> [Description of the task] Return only the lines between the line holding "before = set(bpy.data.objects)" and the line holding "SLAB_HALF = (SLAB_HIGH - SLAB_LOW) / 2", the two boundary lines included, exactly as they appear.

> [Collected data]
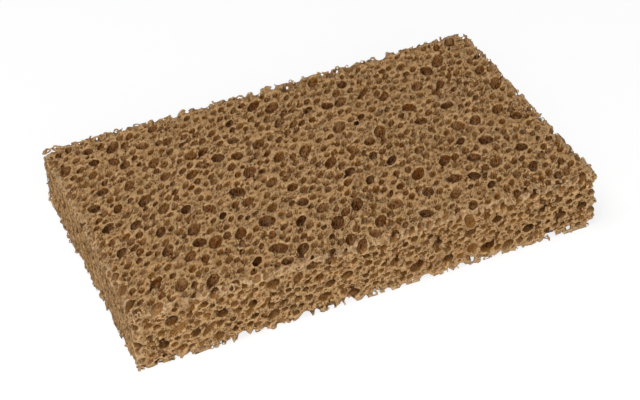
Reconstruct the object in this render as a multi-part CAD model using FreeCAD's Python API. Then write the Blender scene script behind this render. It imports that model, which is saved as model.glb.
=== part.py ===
"""Grout sponge: one slab cut from a block of open-cell foam.

Millimetres, +Z up. The origin is at the middle of the flat underside, +X runs along the length and +Y
along the width. The knife has left the edges round the two large faces crisp and the four upright
corners a little round. The coarsest cells of the foam are cut into all six faces: each is a round or
oval hollow, opened somewhere between its floor and its crown, so that some are shallow bowls and others
are wider inside than at the mouth.
"""

import FreeCAD, Part
import math
import os
import random
from collections import namedtuple

from FreeCAD import Vector

# Slab
LENGTH = 180.0
WIDTH = 108.0
THICKNESS = 24.5
CORNER_ROUND = 1.8  # of the four upright corners

# Cells strewn over the base, the back and the two ends
MOUTH_MIN = 3.6  # across the mouth of the smallest
MOUTH_MAX = 5.2
ROUND_SHARE = 0.5  # of them have a round mouth
STRETCH_MIN = 1.2  # length of the roundest oval mouth, in widths
STRETCH_MAX = 1.6  # of the longest
CELL_WALL = 1.0  # least foam between two cells
FACE_PER_CELL = 3800.0  # square millimetres of face for each cell
SINK_MIN = -0.5  # how far the middle of a cell lies under its face, in half widths
SINK_MAX = 0.3
PLAIN_BASE = 12.0  # radius in the middle of the base that is left whole, to rest and measure on
TRIES_PER_CELL = 100
SEED = 7

Face = namedtuple("Face", "middle along up out length height")
Cell = namedtuple("Cell", "x y width length turn sink")

# The largest cells of the upper face: x and y of the middle of the mouth from the middle of the face,
# the width and length of the mouth, the turn of its length from +X in degrees, and the sink.
TOP_CELLS = (
    Cell(-67, 34, 4.0, 5.6, 90, 0.3),
    Cell(-54, 39, 5.4, 5.4, 0, -0.3),
    Cell(-45, -9, 5.2, 5.2, 0, 0.0),
    Cell(-40, 24, 5.4, 6.6, 80, -0.4),
    Cell(-32, -4, 5.8, 5.8, 0, 0.4),
    Cell(-31, -41, 5.8, 7.0, 150, 0.2),
    Cell(3, -49, 4.8, 4.8, 0, 0.0),
    Cell(16, 0, 4.6, 7.2, 100, -0.4),
    Cell(16, -37, 5.2, 6.6, 30, -0.1),
    Cell(24, -47, 5.2, 5.2, 0, 0.4),
    Cell(47, 15, 5.6, 5.6, 0, 0.0),
    Cell(49, -35, 4.6, 4.6, 0, 0.6),
    Cell(58, -4, 5.6, 7.0, 100, -0.4),
    Cell(64, 35, 4.6, 7.0, 80, 0.4),
)
# The largest of the front face, with y up from its middle. The last bites into the lower edge.
FRONT_CELLS = (
    Cell(-74, 1, 3.4, 7.4, 25, -0.2),
    Cell(38, 8, 3.8, 7.4, 110, 0.1),
    Cell(39, -5, 4.4, 4.4, 0, 0.0),
    Cell(-37, -11, 4.4, 4.4, 0, -0.2),
)


def slab():
    block = Part.makeBox(LENGTH, WIDTH, THICKNESS, Vector(-LENGTH / 2, -WIDTH / 2, 0))
    upright = [edge for edge in block.Edges if edge.BoundBox.ZLength > THICKNESS / 2]
    return block.makeFillet(CORNER_ROUND, upright)


def faces():
    """The six cut faces: each one's middle, its own axes, the way it faces, and its size."""
    x, y, z = Vector(1, 0, 0), Vector(0, 1, 0), Vector(0, 0, 1)
    middle = z * (THICKNESS / 2)
    return {
        "top": Face(z * THICKNESS, x, y, z, LENGTH, WIDTH),
        "base": Face(Vector(), x, -y, -z, LENGTH, WIDTH),
        "front": Face(middle - y * (WIDTH / 2), x, z, -y, LENGTH, THICKNESS),
        "back": Face(middle + y * (WIDTH / 2), -x, z, y, LENGTH, THICKNESS),
        "left": Face(middle - x * (LENGTH / 2), -y, z, -x, WIDTH, THICKNESS),
        "right": Face(middle + x * (LENGTH / 2), y, z, x, WIDTH, THICKNESS),
    }


def half_sizes(cell):
    """Half the width and half the length of the whole cell, from those of the mouth that is cut."""
    half_width = cell.width / 2 / math.sqrt(1 - cell.sink**2)
    return half_width, half_width + (cell.length - cell.width) / 2


def cell_middle(face, cell):
    depth = cell.sink * half_sizes(cell)[0]
    return face.middle + face.along * cell.x + face.up * cell.y - face.out * depth


def hollow(face, cell):
    """The whole cell: a ball, or for an oval mouth a bore along it with a ball at each end."""
    half_width, half_length = half_sizes(cell)
    if half_length == half_width:
        return Part.makeSphere(half_width, cell_middle(face, cell))
    turn = math.radians(cell.turn)
    reach = (face.along * math.cos(turn) + face.up * math.sin(turn)) * (half_length - half_width)
    first, last = cell_middle(face, cell) - reach, cell_middle(face, cell) + reach
    bore = Part.makeCylinder(half_width, 2 * reach.Length, first, reach)
    return bore.multiFuse([Part.makeSphere(half_width, end) for end in (first, last)])


def clear(face, cell, placed):
    """True if a cell leaves a wall of foam to every placed one and stays off the plain base."""
    middle, reach = cell_middle(face, cell), half_sizes(cell)[1]
    if face.out.z < 0 and math.hypot(cell.x, cell.y) < PLAIN_BASE + reach:
        return False
    return all(
        middle.distanceToPoint(cell_middle(other_face, other))
        > reach + half_sizes(other)[1] + CELL_WALL
        for other_face, other in placed
    )


def scatter(face, placed, draw):
    """Adds a face's share of cells to placed, each at the first drawn spot that is clear."""
    for _ in range(round(face.length * face.height / FACE_PER_CELL)):
        for _ in range(TRIES_PER_CELL):
            width = draw.uniform(MOUTH_MIN, MOUTH_MAX)
            stretch = 1 if draw.random() < ROUND_SHARE else draw.uniform(STRETCH_MIN, STRETCH_MAX)
            cell = Cell(
                draw.uniform(-0.5, 0.5) * face.length,
                draw.uniform(-0.5, 0.5) * face.height,
                width,
                width * stretch,
                draw.uniform(0, 180),
                draw.uniform(SINK_MIN, SINK_MAX),
            )
            if clear(face, cell, placed):
                placed.append((face, cell))
                break


def sponge():
    side, draw = faces(), random.Random(SEED)
    placed = [(side["top"], cell) for cell in TOP_CELLS]
    placed += [(side["front"], cell) for cell in FRONT_CELLS]
    for name in ("base", "back", "left", "right"):
        scatter(side[name], placed, draw)
    body = slab()
    for face, cell in placed:
        body = body.cut(hollow(face, cell))
    return body


os.makedirs("parts", exist_ok=True)
sponge().exportStep("parts/sponge.step")
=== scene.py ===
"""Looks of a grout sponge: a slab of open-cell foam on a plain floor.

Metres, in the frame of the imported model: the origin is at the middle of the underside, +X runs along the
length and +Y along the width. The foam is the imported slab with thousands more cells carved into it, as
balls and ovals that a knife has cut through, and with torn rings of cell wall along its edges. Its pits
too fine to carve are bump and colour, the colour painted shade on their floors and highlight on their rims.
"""

import math
from collections import namedtuple

import bmesh
import bpy
import numpy as np
from bpy.props import FloatProperty, FloatVectorProperty, IntProperty, PointerProperty
from mathutils import Matrix, Vector


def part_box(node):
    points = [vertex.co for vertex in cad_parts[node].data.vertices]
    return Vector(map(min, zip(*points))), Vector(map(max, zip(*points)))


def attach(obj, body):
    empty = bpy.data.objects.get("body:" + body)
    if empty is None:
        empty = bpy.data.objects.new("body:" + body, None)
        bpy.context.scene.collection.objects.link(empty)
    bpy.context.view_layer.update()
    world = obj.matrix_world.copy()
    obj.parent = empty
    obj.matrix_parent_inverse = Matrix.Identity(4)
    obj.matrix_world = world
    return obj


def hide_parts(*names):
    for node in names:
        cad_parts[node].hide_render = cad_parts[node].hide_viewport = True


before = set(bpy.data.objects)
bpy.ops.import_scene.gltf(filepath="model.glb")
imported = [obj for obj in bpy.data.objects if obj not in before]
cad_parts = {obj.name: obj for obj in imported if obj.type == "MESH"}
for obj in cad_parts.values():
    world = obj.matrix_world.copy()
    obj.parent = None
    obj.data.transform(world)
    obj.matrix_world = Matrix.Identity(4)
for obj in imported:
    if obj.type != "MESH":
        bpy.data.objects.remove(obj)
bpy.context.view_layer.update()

bl_info = {
    "name": "Grout sponge",
    "version": (1, 0, 0),
    "blender": (4, 5, 0),
    "location": "View3D > Sidebar > Sponge",
    "description": "Makes the open-cell foam of a grout sponge, its finish and a studio",
    "category": "Object",
}

MM = 0.001
SLAB_NODE = "sponge"
SLAB_LOW, SLAB_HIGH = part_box(SLAB_NODE)
SLAB_MIDDLE = (SLAB_LOW + SLAB_HIGH) / 2
SLAB_HALF = (SLAB_HIGH - SLAB_LOW) / 2

# One layer of cells: its name in the settings, how far a middle may lie under or over the cut face in radii,
# the ball's subdivisions, and whether it is carved into the base too.
Layer = namedtuple("Layer", "name under over rings on_base")
LAYERS = (
    Layer("Large", 0.8, 0.1, 4, True),
    Layer("Medium", 0.7, 0.1, 3, True),
    Layer("Small", 0.6, 0.2, 3, False),
    Layer("Fine", 0.5, 0.3, 2, False),
)
# Coarse cells of the upper face that are placed one by one, as in the slab's own source: x and y of the mouth
# from the middle of the face, its width and length, the turn of its length from +X in degrees, and how far
# the cell's middle lies under the face in half widths. Millimetres.
Coarse = namedtuple("Coarse", "x y width length turn sink")
TOP_CELLS = (
    Coarse(-83, 10, 4.6, 5.2, 45, 0.2),
    Coarse(-77, 18, 3.8, 5.4, 45, 0.4),
    Coarse(-74, 37, 3.8, 4.4, 50, 0.5),
    Coarse(-74, 45, 4.2, 4.8, 30, 0.3),
    Coarse(-55, -26, 4.4, 5.4, 50, 0.4),
    Coarse(-31, 18, 4.8, 5.8, 50, 0.3),
    Coarse(-24, 16, 4.6, 5.4, 55, 0.2),
    Coarse(-22, 26, 4.2, 4.8, 50, 0.1),
    Coarse(-29, -25, 6.0, 7.5, 50, 0.1),
    Coarse(-13, -11, 4.0, 5.4, 55, 0.2),
    Coarse(-13, -21, 4.3, 5.0, 50, 0.3),
    Coarse(-7, 44, 3.6, 8.6, 50, 0.2),
    Coarse(-31, -49, 4.3, 5.0, 30, 0.2),
    Coarse(19, 31, 4.6, 5.8, 50, 0.3),
    Coarse(24, 2, 4.2, 5.8, 50, 0.1),
    Coarse(30, 42, 3.7, 5.6, 50, 0.4),
    Coarse(35, 33, 2.7, 10.0, 45, 0.2),
    Coarse(30, -36, 4.3, 5.6, 50, 0.3),
    Coarse(42, -33, 5.0, 6.3, 30, 0.1),
    Coarse(47, 5, 4.6, 5.2, 50, 0.3),
    Coarse(54, -25, 5.0, 5.6, 50, 0.2),
    Coarse(60, 10, 4.6, 6.0, 30, 0.3),
    Coarse(63, -17, 5.0, 6.6, 50, 0.4),
    Coarse(73, -27, 4.6, 5.2, 50, 0.3),
    Coarse(81, -8, 4.4, 5.8, 50, 0.4),
)
FRONT_CELLS = (
    Coarse(-63, -3, 2.8, 7.4, 45, 0.2),
    Coarse(-39, -6, 4.0, 4.8, 40, 0.3),
    Coarse(-29, 7, 3.6, 5.0, 60, 0.2),
)
COARSE_DEPTH = 1.5  # half height of a coarse cell in half widths
RISE_WAY = Vector((0.56, 0.73, 0.12)).normalized()  # the way the foam rose, along which its cells are long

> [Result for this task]
before = set(bpy.data.objects)
bpy.ops.import_scene.gltf(filepath="model.glb")
imported = [obj for obj in bpy.data.objects if obj not in before]
cad_parts = {obj.name: obj for obj in imported if obj.type == "MESH"}
for obj in cad_parts.values():
    world = obj.matrix_world.copy()
    obj.parent = None
    obj.data.transform(world)
    obj.matrix_world = Matrix.Identity(4)
for obj in imported:
    if obj.type != "MESH":
        bpy.data.objects.remove(obj)
bpy.context.view_layer.update()

bl_info = {
    "name": "Grout sponge",
    "version": (1, 0, 0),
    "blender": (4, 5, 0),
    "location": "View3D > Sidebar > Sponge",
    "description": "Makes the open-cell foam of a grout sponge, its finish and a studio",
    "category": "Object",
}

MM = 0.001
SLAB_NODE = "sponge"
SLAB_LOW, SLAB_HIGH = part_box(SLAB_NODE)
SLAB_MIDDLE = (SLAB_LOW + SLAB_HIGH) / 2
SLAB_HALF = (SLAB_HIGH - SLAB_LOW) / 2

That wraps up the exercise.